Opacité face aux marchés, précipitation et risque de distorsion de concurrence : les trois erreurs de l'Europe

Et maintenant ? Et si la publication des tests de résistance des banques européennes n'atteignait pas son but : restaurer durablement la confiance perdue des marchés financiers ? La question est sensible puisque la confiance est l'une des composantes essentielles de la reprise économique. Or elle se pose de manière brûlante, au vu des risques pris par les Européens pour conduire cet exercice délicat et compliqué.
Trois grandes erreurs ont été commises. La première porte sur l'absence d'échange préalable avec les marchés financiers (les investisseurs en Bourse, les analystes, les agences de notation, etc.) sur la méthodologie employée.

A la différence des Etats-Unis - qui, certes, ont subi une crise bancaire bien plus forte mais qui, sur ce point, peuvent être pris comme référence -, l'Europe n'a pas préparé les marchés à la lecture des scénarios et des critères retenus pour fonder les tests (ampleur de la récession économique, chutes de valeur des dettes publiques des différents pays européens, etc.).

Cet exercice pédagogique était pourtant capital pour empêcher les doutes et les mises en cause sur le bien-fondé des scénarios et leur supposée "complaisance", comme on l'entend déjà.

Il n'était pas si difficile d'expliquer, dans un document publié en amont des tests, comme l'a fait l'administration Obama (30 pages publiées deux semaines avant l'échéance), pourquoi, par exemple, les hypothèses de pertes sur les dettes publiques détenues par les banques restaient limitées.

L'accord politique né de la crise de l'euro n'a-t-il pas établi qu'aucun Etat, y compris la Grèce, ne ferait faillite ? Au lieu de cela, on laisse naître et s'installer un débat sur la crédibilité des tests.

Ensuite, les Européens ont commis l'erreur de travailler dans l'urgence, annonçant en juin que les tests seraient publiés en juillet ! Un mois pour forger un consensus à vingt pays - quand les Etats-Unis étaient seuls ! - sur des sujets aussi importants que le degré de détail des informations à communiquer aux marchés était bien insuffisant.

Il en a résulté une regrettable cacophonie sur ce qui serait publié ou pas, certains pays comme l'Allemagne et la France ayant bataillé jusqu'au dernier moment pour que ne soit pas révélé le niveau d'exposition détaillé, banque par banque, et pays par pays, aux dettes souveraines.

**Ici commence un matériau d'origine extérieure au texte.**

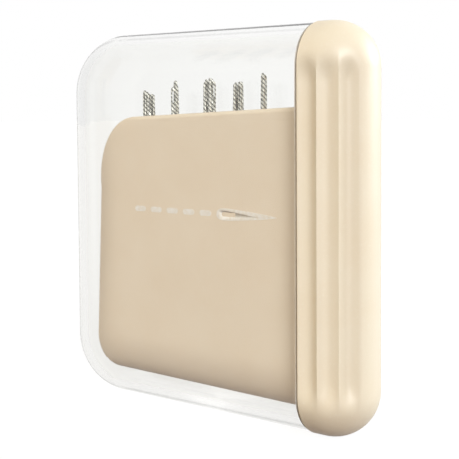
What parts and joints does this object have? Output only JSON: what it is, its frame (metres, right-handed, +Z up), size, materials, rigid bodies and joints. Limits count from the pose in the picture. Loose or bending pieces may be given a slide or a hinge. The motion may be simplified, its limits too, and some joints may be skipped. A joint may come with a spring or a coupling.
{
  "type": "needle case",
  "caption": "Pocket needle case: a clear sleeve over a beige needle holder that slides out sideways on a fluted grip, with sewing needles standing in its wells.",
  "frame": {"origin": "under the middle of the closed case, on the surface that it stands on", "axes": "+Z up along the needles, +X from the closed end to the grip, -Y to the front"},
  "size_m": [0.0594, 0.014, 0.0624],
  "materials": {
    "clear_plastic": "clear polished moulding",
    "holder_plastic": "beige moulding, fine satin",
    "grip_plastic": "cream moulding, satin",
    "needle_steel": "nickel-plated needle wire"
  },
  "bodies": {
    "sleeve": {"clear_sleeve": "clear_plastic"},
    "drawer": {"needle_holder": "holder_plastic", "grip": "grip_plastic"},
    "needle_1_1": {"needle_1_1": "needle_steel"},
    "needle_1_2": {"needle_1_2": "needle_steel"},
    "needle_1_3": {"needle_1_3": "needle_steel"},
    "needle_1_4": {"needle_1_4": "needle_steel"},
    "needle_1_5": {"needle_1_5": "needle_steel"},
    "needle_2_1": {"needle_2_1": "needle_steel"},
    "needle_2_2": {"needle_2_2": "needle_steel"},
    "needle_2_3": {"needle_2_3": "needle_steel"},
    "needle_3_1": {"needle_3_1": "needle_steel"},
    "needle_3_2": {"needle_3_2": "needle_steel"},
    "needle_3_3": {"needle_3_3": "needle_steel"},
    "needle_3_4": {"needle_3_4": "needle_steel"},
    "needle_3_5": {"needle_3_5": "needle_steel"},
    "needle_4_1": {"needle_4_1": "needle_steel"},
    "needle_4_2": {"needle_4_2": "needle_steel"},
    "needle_4_3": {"needle_4_3": "needle_steel"},
    "needle_4_4": {"needle_4_4": "needle_steel"},
    "needle_5_1": {"needle_5_1": "needle_steel"},
    "needle_5_2": {"needle_5_2": "needle_steel"}
  },
  "joints": [
    {"name": "drawer_slide", "type": "slide", "parent": "sleeve", "child": "drawer", "axis": [1, 0, 0], "range_m": [0, 0.05]},
    {"name": "needle_1_1_lift", "type": "slide", "parent": "drawer", "child": "needle_1_1", "axis": [0, 0, 1], "range_m": [0, 0.0078]},
    {"name": "needle_1_2_lift", "type": "slide", "parent": "drawer", "child": "needle_1_2", "axis": [0, 0, 1], "range_m": [0, 0.0084]},
    {"name": "needle_1_3_lift", "type": "slide", "parent": "drawer", "child": "needle_1_3", "axis": [0, 0, 1], "range_m": [0, 0.0085]},
    {"name": "needle_1_4_lift", "type": "slide", "parent": "drawer", "child": "needle_1_4", "axis": [0, 0, 1], "range_m": [0, 0.008]},
    {"name": "needle_1_5_lift", "type": "slide", "parent": "drawer", "child": "needle_1_5", "axis": [0, 0, 1], "range_m": [0, 0.0084]},
    {"name": "needle_2_1_lift", "type": "slide", "parent": "drawer", "child": "needle_2_1", "axis": [0, 0, 1], "range_m": [0, 0.0073]},
    {"name": "needle_2_2_lift", "type": "slide", "parent": "drawer", "child": "needle_2_2", "axis": [0, 0, 1], "range_m": [0, 0.0071]},
    {"name": "needle_2_3_lift", "type": "slide", "parent": "drawer", "child": "needle_2_3", "axis": [0, 0, 1], "range_m": [0, 0.0062]},
    {"name": "needle_3_1_lift", "type": "slide", "parent": "drawer", "child": "needle_3_1", "axis": [0, 0, 1], "range_m": [0, 0.0066]},
    {"name": "needle_3_2_lift", "type": "slide", "parent": "drawer", "child": "needle_3_2", "axis": [0, 0, 1], "range_m": [0, 0.006]},
    {"name": "needle_3_3_lift", "type": "slide", "parent": "drawer", "child": "needle_3_3", "axis": [0, 0, 1], "range_m": [0, 0.0065]},
    {"name": "needle_3_4_lift", "type": "slide", "parent": "drawer", "child": "needle_3_4", "axis": [0, 0, 1], "range_m": [0, 0.0062]},
    {"name": "needle_3_5_lift", "type": "slide", "parent": "drawer", "child": "needle_3_5", "axis": [0, 0, 1], "range_m": [0, 0.006]},
    {"name": "needle_4_1_lift", "type": "slide", "parent": "drawer", "child": "needle_4_1", "axis": [0, 0, 1], "range_m": [0, 0.0071]},
    {"name": "needle_4_2_lift", "type": "slide", "parent": "drawer", "child": "needle_4_2", "axis": [0, 0, 1], "range_m": [0, 0.0067]},
    {"name": "needle_4_3_lift", "type": "slide", "parent": "drawer", "child": "needle_4_3", "axis": [0, 0, 1], "range_m": [0, 0.0067]},
    {"name": "needle_4_4_lift", "type": "slide", "parent": "drawer", "child": "needle_4_4", "axis": [0, 0, 1], "range_m": [0, 0.0068]},
    {"name": "needle_5_1_lift", "type": "slide", "parent": "drawer", "child": "needle_5_1", "axis": [0, 0, 1], "range_m": [0, 0.0055]},
    {"name": "needle_5_2_lift", "type": "slide", "parent": "drawer", "child": "needle_5_2", "axis": [0, 0, 1], "range_m": [0, 0.0057]}
  ]
}
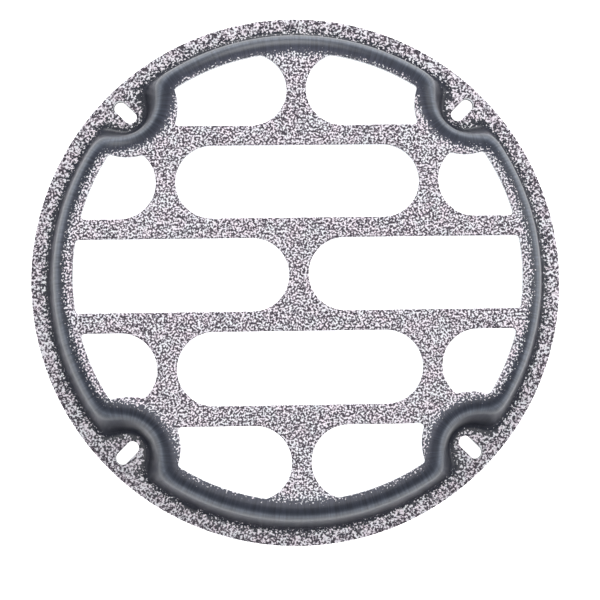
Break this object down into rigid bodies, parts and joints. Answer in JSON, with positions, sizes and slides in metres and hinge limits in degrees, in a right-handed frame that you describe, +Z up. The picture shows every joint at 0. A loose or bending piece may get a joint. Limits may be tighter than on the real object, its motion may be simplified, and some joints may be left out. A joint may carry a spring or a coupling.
{
  "type": "floor drain grate",
  "caption": "Round pressed floor drain grate: raised flat top with a brick pattern of rounded openings, a flat rim with radial screw slots, on a rubber seat ring.",
  "frame": {"origin": "centre of the underside of the seat ring, which is the face that the grate rests on", "axes": "+Z up out of the floor, the bars of the top run along X"},
  "size_m": [0.178, 0.178, 0.0225],
  "materials": {
    "coated_sheet": "coarse black and silver flecks on the flats, smooth dark blue-grey on the drawn walls",
    "seat_rubber": "matt moulded rubber"
  },
  "bodies": {
    "root": {"grate_pressing": "coated_sheet", "seat_ring": "seat_rubber"}
  },
  "joints": []
}
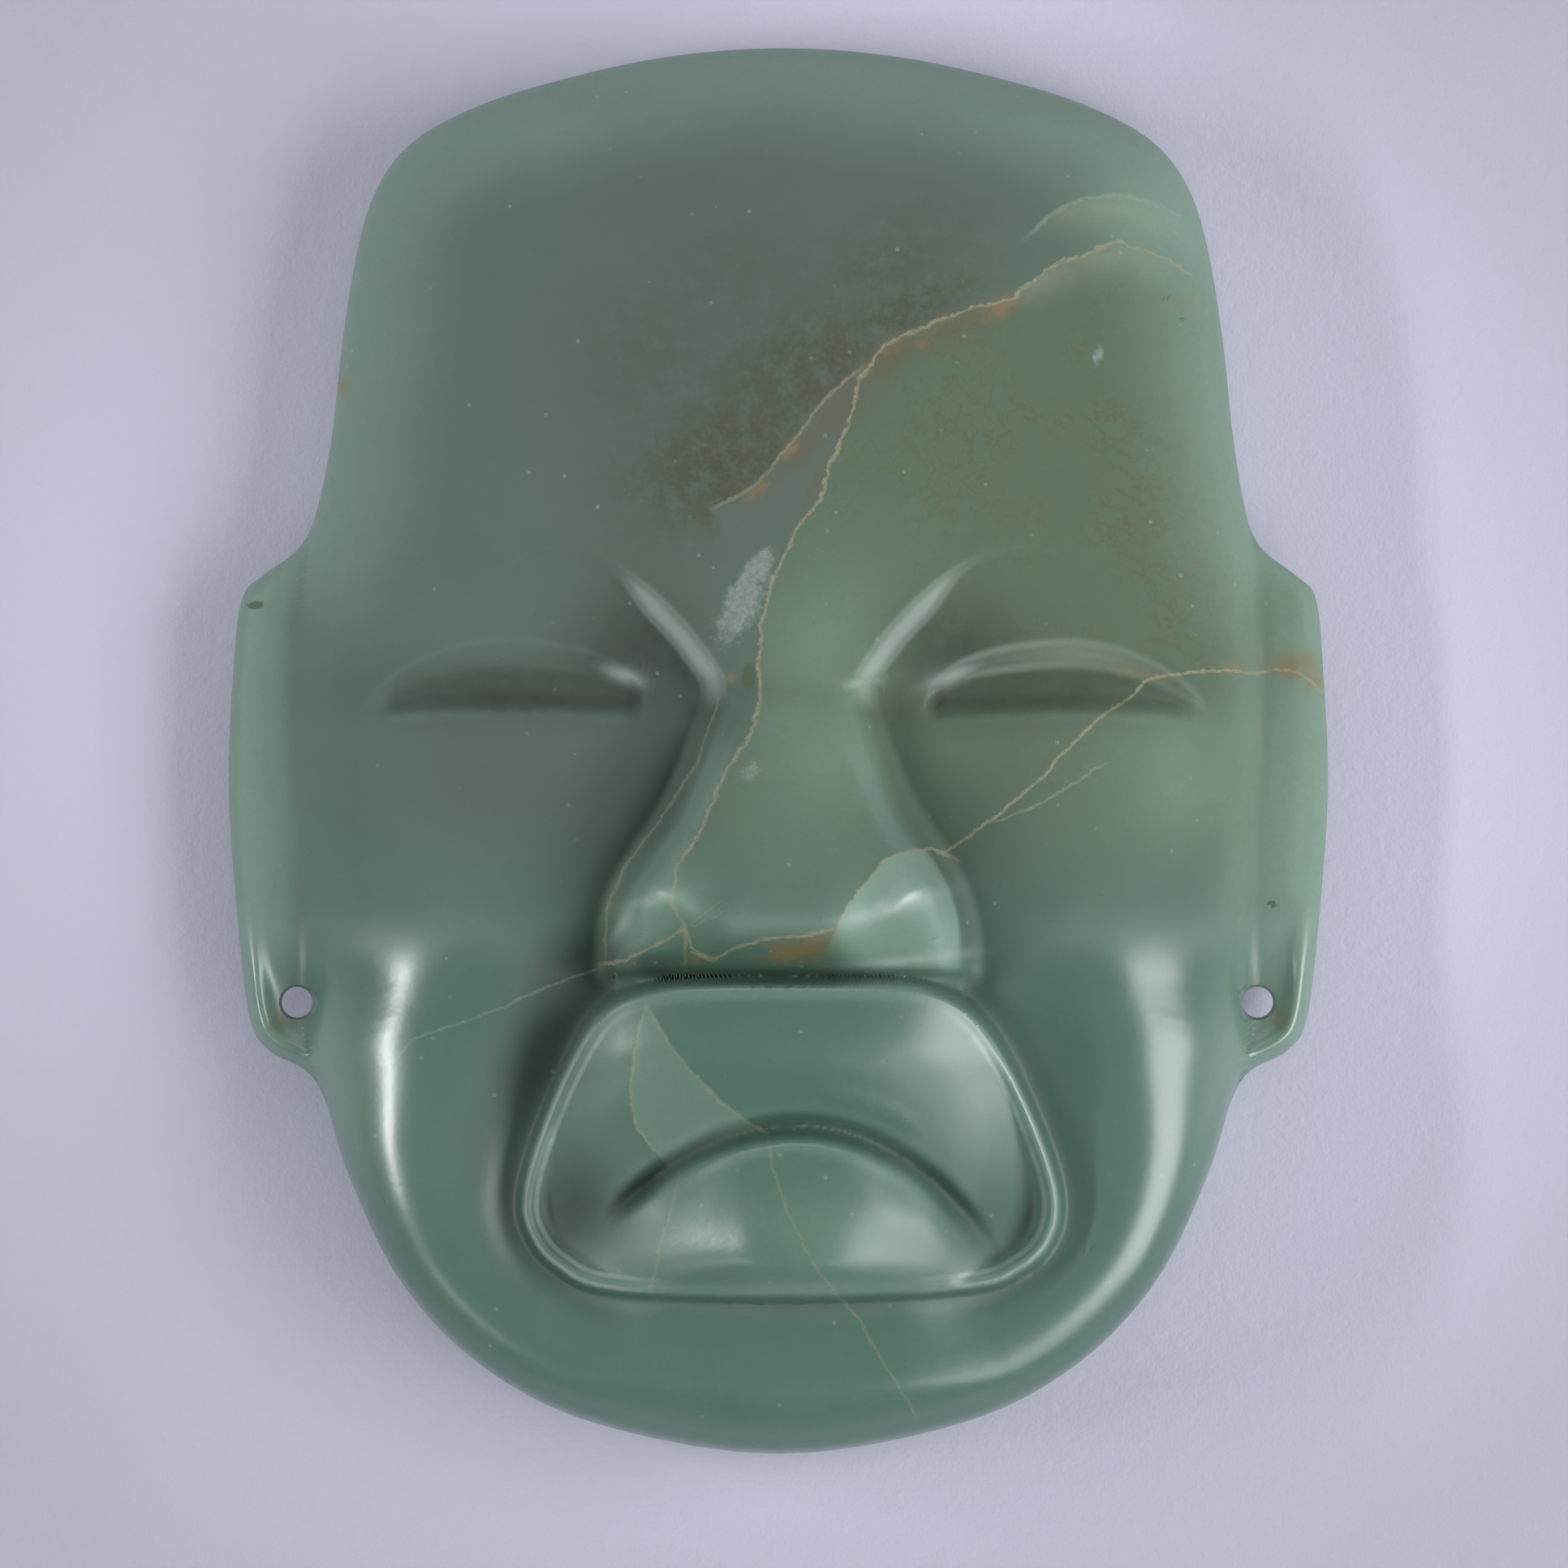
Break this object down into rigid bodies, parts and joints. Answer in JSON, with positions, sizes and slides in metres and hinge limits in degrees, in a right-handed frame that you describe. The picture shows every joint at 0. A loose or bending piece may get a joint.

Les banques françaises détiennent à elles seules 52 milliards d'euros de créances publiques et privées en Grèce, et les banques allemandes 44,2 milliards.

On le savait pourtant, le succès des tests, conçus comme une opération vérité sur l'état de santé des banques, nécessitait une transparence totale. Une transparence réclamée aussi bien par les investisseurs que par les économistes et les experts du Fonds monétaire international (FMI), trois ans après le début de la crise financière de 2007 et trois mois après celle des finances publiques de la zone euro.

Il est dangereux de décevoir les attentes des marchés qui, désormais, ne croient que ce qu'ils voient. Comme il est malhabile de ne pas prendre le temps de régler les dissensions entre pays européens et d'exposer au grand jour le désarroi européen.

Enfin, une question a été oubliée, qui va aussi alimenter la polémique, celle des distorsions de concurrence entre secteurs bancaires. Certaines banques, notamment en Espagne, en Allemagne et en Grèce, ne doivent leur réussite aux tests qu'aux aides publiques qui leur ont été fournies après la crise.

Là encore, l'expliquer eût été de bon aloi. L'on parvient, en effet, à cette situation baroque où des banques malades et sous perfusion d'Etat - qui devront, de plus, rembourser les aides - obtiennent de bonnes notes quand d'autres, restées debout malgré la crise, passent tout juste l'examen. Aux marchés d'apprécier !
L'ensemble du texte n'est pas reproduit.